Where to find critique partners
Just like meeting folks for any other endeavor, there are two ways one can find a potential critique partner.
- Online. I met my CP via Twitter. She posted a request for anyone that would be interested in reading and critiquing one of her short stories, to which I responded. After giving her my feedback via email we continued chatting via Twitter messages, which was when she eventually asked me if I had a CP and if I was looking for one. I wasn't at the time, but I didn't see a reason to decline. We hammered out our initial goals and expectations before signing on the virtual dotted line. A few hours after that, we exchanged our novels. After that... well, the rest is history. =)
- Anyway, I digress. Twitter and other social media platforms are easy places to potentially find other writers that may be interested in becoming your critique partner. Outside of the big-name platforms are the dozens of writing forums that exist (Absolute Write is my favorite) and online meetup groups such as Google's "Critique Partner Matchup".
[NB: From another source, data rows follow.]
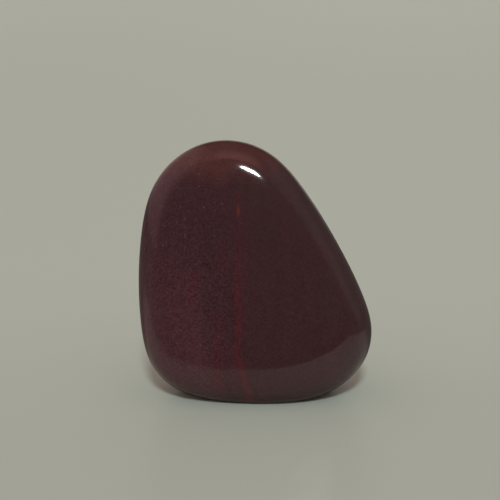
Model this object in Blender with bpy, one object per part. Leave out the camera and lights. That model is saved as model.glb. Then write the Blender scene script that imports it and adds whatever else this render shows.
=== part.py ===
"""A tumbled and polished mookaite pebble, standing on the flat that tumbling wore on its lower edge.

It is one solid: a rounded wedge of jasper, thicker at its foot, with a nearly flat front and a fuller back.
Metres, +Z up. The front looks along -Y and the origin is on the ground under the middle of the stone.
"""

import math

import bmesh
import bpy
import numpy as np

MM = 0.001

# Driving sizes of the finished stone, in millimetres
WIDTH = 32.8
THICKNESS = 15.0
HEIGHT = 36.0

# The outline seen from the front: four round corners, each as its middle's place across, its middle's
# height and its radius, and how softly they run into each other
CROWN = (-4.2, 24.5, 11.1)
TIP = (8.5, 10.8, 7.3)
SOLE = (2.6, 9.4, 7.8)
HEEL = (-8.2, 10.2, 7.4)
SOFTNESS = 1.1
MIDDLE_HEIGHT = 16.6

# The section from the front to the back: a superellipse, flat on its faces and round at its edge
FRONT_DEPTH = 6.3
BACK_DEPTH = 6.8
FRONT_FLATNESS = 5.5
BACK_FLATNESS = 2.8
EDGE_ROUNDNESS = 2.0

# How much thinner each side grows over the whole height, and how far the stone leans back
FRONT_TAPER = 0.6
BACK_TAPER = 0.15
LEAN = math.radians(1.5)

# The flat under the foot, and how softly it runs into the sides
FOOT_WEAR = 1.60
FOOT_BLEND = 0.40

GRID = 24
SECTION_STEPS = 400
OUTLINE_STEPS = 2000
BURGUNDY = (0.055, 0.017, 0.020, 1.0)
POLISH_ROUGHNESS = 0.1


def clear_scene():
    for obj in list(bpy.data.objects):
        bpy.data.objects.remove(obj, do_unlink=True)


def edge_radius(angle):
    """The outline's radius at each angle. The outline is a soft hull around the round corners."""
    turn = np.linspace(-math.pi, math.pi, OUTLINE_STEPS)
    across, up = np.cos(turn), np.sin(turn)
    x, height, corner_radius = np.array([CROWN, TIP, SOLE, HEEL]).T[:, :, None]
    z = height - MIDDLE_HEIGHT

    # How far out the hull's tangent lies in each direction, and how far along it the outline touches it
    pull = np.exp((x * across + z * up + corner_radius) / SOFTNESS)
    reach = SOFTNESS * np.log(pull.sum(axis=0))
    slide = ((z * across - x * up) * pull).sum(axis=0) / pull.sum(axis=0)
    edge_x = reach * across - slide * up
    edge_z = reach * up + slide * across
    return np.interp(angle, np.arctan2(edge_z, edge_x), np.hypot(edge_x, edge_z), period=2 * math.pi)


def section(depth, flatness, reach):
    """One side's section from the face's middle to the edge: how far along, share of radius, and depth."""
    turn = np.linspace(0.0, math.pi / 2, SECTION_STEPS)
    share = np.sin(turn) ** (2 / flatness)
    out = depth * np.cos(turn) ** (2 / EDGE_ROUNDNESS)
    steps = np.hypot(np.diff(share) * reach, np.diff(out))
    along = np.concatenate([[0.0], np.cumsum(steps)])
    return along / along[-1], share, out


def pillow(directions):
    """The stone before its foot is worn flat: each direction of a ball goes to a point of its surface."""
    across, depth, up = directions.T
    angle = np.arctan2(up, across)
    from_face = np.arccos(np.abs(depth)) / (math.pi / 2)
    radius = edge_radius(angle)
    points = np.empty_like(directions)
    share = np.empty_like(angle)
    taper = np.empty_like(angle)
    for side, full, flatness, thinner in (
        (-1, FRONT_DEPTH, FRONT_FLATNESS, FRONT_TAPER),
        (1, BACK_DEPTH, BACK_FLATNESS, BACK_TAPER),
    ):
        along, shares, outs = section(full, flatness, np.mean(radius))
        on_side = depth * side >= 0
        share[on_side] = np.interp(from_face[on_side], along, shares)
        points[on_side, 1] = side * np.interp(from_face[on_side], along, outs)
        taper[on_side] = thinner
    points[:, 0] = share * radius * np.cos(angle)
    points[:, 2] = share * radius * np.sin(angle)
    points[:, 1] *= 1 - taper * points[:, 2] / HEIGHT
    return points


def leaned_back(points):
    """The stone turned back about its foot, and lifted so that its middle is at MIDDLE_HEIGHT."""
    across, depth, up = points.T
    turned = np.stack(
        [
            across,
            depth * math.cos(LEAN) + up * math.sin(LEAN),
            up * math.cos(LEAN) - depth * math.sin(LEAN) + MIDDLE_HEIGHT,
        ],
        axis=1,
    )
    return turned


def worn_flat(points):
    """The foot worn down to a plane, with a soft blend into the sides."""
    floor = points[:, 2].min() + FOOT_WEAR
    over = points[:, 2] - floor
    soft = (over + FOOT_BLEND) ** 2 / (4 * FOOT_BLEND)
    points[:, 2] = np.where(over > FOOT_BLEND, over, np.where(over < -FOOT_BLEND, 0.0, soft))
    return points


def fitted(points):
    """The stone at its driving sizes, with the origin under its middle."""
    low, high = points.min(axis=0), points.max(axis=0)
    points = (points - (low + high) / 2) * (np.array([WIDTH, THICKNESS, HEIGHT]) / (high - low))
    points[:, 2] += HEIGHT / 2
    return points


def stone_mesh():
    """A cube divided into a fine grid, rounded into a ball, and shaped into the stone."""
    bm = bmesh.new()
    bmesh.ops.create_cube(bm, size=2.0)
    bmesh.ops.subdivide_edges(bm, edges=bm.edges, cuts=GRID - 1, use_grid_fill=True)
    grid = np.array([v.co for v in bm.verts], dtype=float)
    directions = np.tan(grid * math.pi / 4)
    directions /= np.linalg.norm(directions, axis=1)[:, None]
    points = fitted(worn_flat(leaned_back(pillow(directions)))) * MM
    for vert, point in zip(bm.verts, points):
        vert.co = point
    bmesh.ops.recalc_face_normals(bm, faces=bm.faces)
    mesh = bpy.data.meshes.new("stone")
    bm.to_mesh(mesh)
    bm.free()
    mesh.shade_smooth()
    return mesh


def jasper():
    material = bpy.data.materials.new("polished_burgundy_jasper")
    material.use_nodes = True
    shader = material.node_tree.nodes["Principled BSDF"]
    shader.inputs["Base Color"].default_value = BURGUNDY
    shader.inputs["Roughness"].default_value = POLISH_ROUGHNESS
    shader.inputs["Metallic"].default_value = 0.0
    return material


def main():
    clear_scene()
    collection = bpy.data.collections.new("mookaite")
    bpy.context.scene.collection.children.link(collection)
    stone = bpy.data.objects.new("stone", stone_mesh())
    stone.data.materials.append(jasper())
    collection.objects.link(stone)


main()
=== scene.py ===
"""A tumbled and polished pebble of burgundy mookaite, standing on its worn foot on a pale table."""

import math

import bmesh
import bpy
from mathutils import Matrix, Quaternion, Vector, noise


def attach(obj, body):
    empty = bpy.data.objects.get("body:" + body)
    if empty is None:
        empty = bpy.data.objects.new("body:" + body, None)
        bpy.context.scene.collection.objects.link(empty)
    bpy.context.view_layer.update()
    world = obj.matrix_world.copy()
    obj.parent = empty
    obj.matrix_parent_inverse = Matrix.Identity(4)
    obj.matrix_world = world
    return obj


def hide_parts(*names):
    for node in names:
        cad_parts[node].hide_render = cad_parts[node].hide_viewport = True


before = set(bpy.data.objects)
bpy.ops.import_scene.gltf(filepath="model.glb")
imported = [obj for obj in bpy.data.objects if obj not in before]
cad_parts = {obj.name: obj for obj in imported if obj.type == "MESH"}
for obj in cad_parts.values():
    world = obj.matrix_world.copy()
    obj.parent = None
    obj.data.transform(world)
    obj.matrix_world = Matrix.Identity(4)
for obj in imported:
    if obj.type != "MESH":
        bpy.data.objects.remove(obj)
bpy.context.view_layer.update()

MM = 0.001

# The camera: 15 degrees above the table, a little left of the stone's middle
LENS = 85.0
CAMERA_TARGET = Vector((-0.0008, 0.0, 0.0207))
CAMERA_ELEVATION = 15.0
CAMERA_DISTANCE = 0.1640
CAMERA_CLIP = 0.01

# The stone's surface: how finely it is divided, and the slow swells that tumbling leaves
DIVISIONS = 2
SWELL_HEIGHT = 0.016 * MM
SWELL_LENGTH = 7.0 * MM
FOOT_CLEAR = 3.0 * MM
MERGE_DISTANCE = 0.001 * MM
QUAD_LIMIT = math.radians(40.0)
STONE_IOR = 1.54

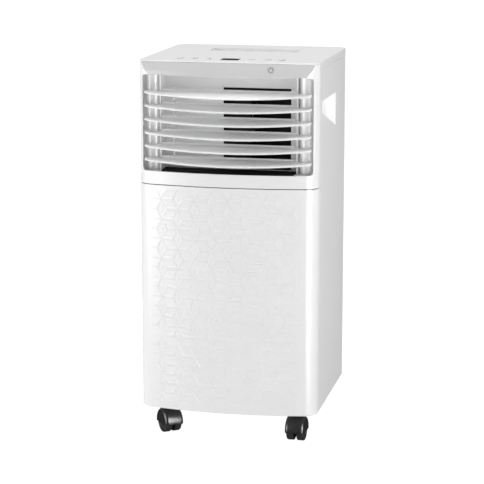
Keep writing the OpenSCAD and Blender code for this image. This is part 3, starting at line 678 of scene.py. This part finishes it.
def forehead(front, back):
    """The slanted wall between two depths behind the forehead's face."""
    wall = brow_wedge(back)
    room = prism([skin(u) for u in front_steps()], OPEN_TOP + 0.01, BEZEL_TOP - 0.01)
    return meet(wall, carved(room, [brow_wedge(front)]))


def receiver_hole():
    return on_brow(rod("y", 0, 0, WINDOW_R + 0.2, -6, 6))


def bezel():
    wedge = forehead(FACE_T, WALL)
    opening = prism(rounded(-OPEN_HALF, OPEN_HALF, OPEN_LOW, OPEN_TOP - 0.02, 7), FRONT - 1, FRONT + 30, "y")
    low, high = OPEN_LOW - 1, OPEN_TOP + 1
    posts = [rod("z", s * POST_X, POST_Y, POST_R, low, high) for s in (-1, 1)]
    shelves = [shelf(OPEN_LOW - WALL, OPEN_LOW, SHELF_BACK), shelf(OPEN_TOP, OPEN_TOP + WALL, SHELF_BACK)]
    hole = receiver_hole()
    body = front_band(0, WALL, SEAM + 0.7, BEZEL_TOP)
    body = carved(body, [opening])
    returns = [block(*span(s, CHEEK_X, HALF_W - 1), POST_Y - 1, POST_Y + 3, low, high) for s in (-1, 1)]
    return carved(body, [brow_wedge(FACE_T), hole], [*shelves, wedge, *posts, *returns])


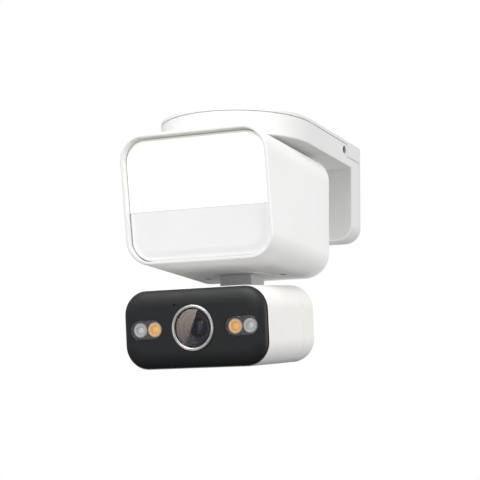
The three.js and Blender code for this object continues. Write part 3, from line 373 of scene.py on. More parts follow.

- In-person. Face-to-face meetups, such as those organized within sites like meetup.com, is great for meeting several people in your local city that hold similar goals and interests. I've met lots of fellow writers thanks to a group like this, called "Shut Up and Write!" - something like this would be great for finding a critique partner. Alternatively, you can always sign up for a writing workshop - another opportunity to meet several people that have the same overall goal: To get their work published.
- Another option can be to ask one of your friends or family members, but only if they, too, have a strong interest in writing. In the case of family, there may be some inherent bias in your favor as well in terms of the kind of feedback you receive, so just keep that in mind before going "the easy route."
Having a critique partner can be an incredible experience - one that will impact your writing life for the better. It takes more effort across the board to arrange and maintain a critique partner relationship, but it is something I wouldn't have any other way. My CP's already left her mark on my writing - so, too, will yours.